Broadscale habitat types identified within the Moreton Bay Marine Park as part of the 2007 zoning review (see lineage for full details of study).
Maintenance and Update Frequency: notPlanned
Statement: The habitat model was designed to capture broadscale ecological marine habitats that exist within the Moreton Bay Marine Park. The starting point for the model was a study conducted by Stevens (2004) that investigated macrobenthic habitat types in Moreton Bay using underwater video techniques. The study surveyed 111 sites, spaced five kilometres apart, extending from shallow subtidal waters to offshore waters to the 50m isobath. Nine habitat types were recognized in the study, including: bioturbated mud, sparse sand and rubble, seagrass dominated, inshore algae and sponge, diverse sandy, depauperate sandy, offshore sparse diverse, bioturbated sparse, and reefal. Although the Stevens (2004) study was the most comprehensive of its type ever undertaken in Moreton Bay it was generally limited to depths greater than five metres and waters where the turbidity did not prevent the use of underwater video. Hence, many of the nearshore and estuarine areas of the bay were not mapped as part of the study.
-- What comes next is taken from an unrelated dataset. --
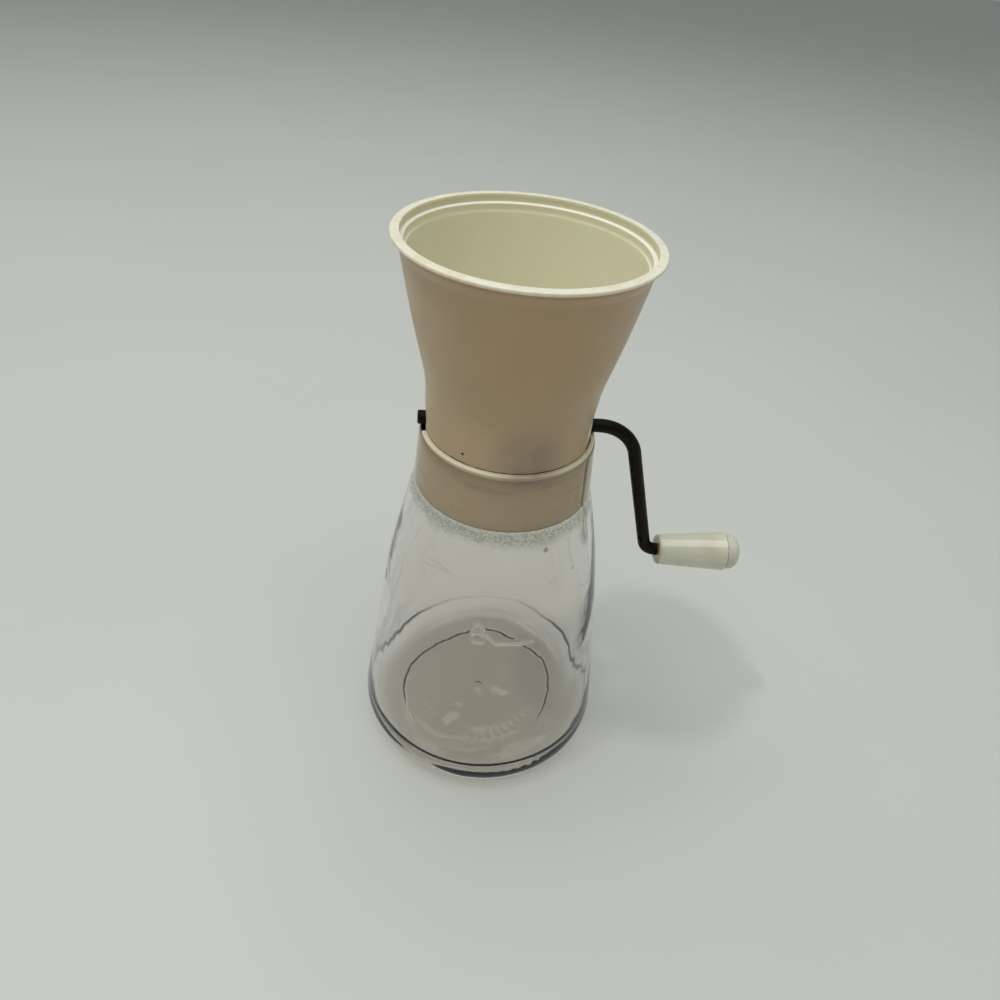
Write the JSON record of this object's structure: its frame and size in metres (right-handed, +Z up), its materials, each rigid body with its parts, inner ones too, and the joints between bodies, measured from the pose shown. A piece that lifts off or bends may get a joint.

A habitat model working group, consisting of EPA staff and several members of the EAP, was established to review existing data and determine what habitats would be required for inclusion to the model. It was determined that a hierarchical approach was required where the bay was divided into five broadscale biomes consisting of: riverine/estuarine, coastal hard/rocky, coastal sedimentary, deep sedimentary, and hard/rocky deep. Within two of the biomes only one habitat type was identified, however there were 14 habitat types identified within the other three biomes.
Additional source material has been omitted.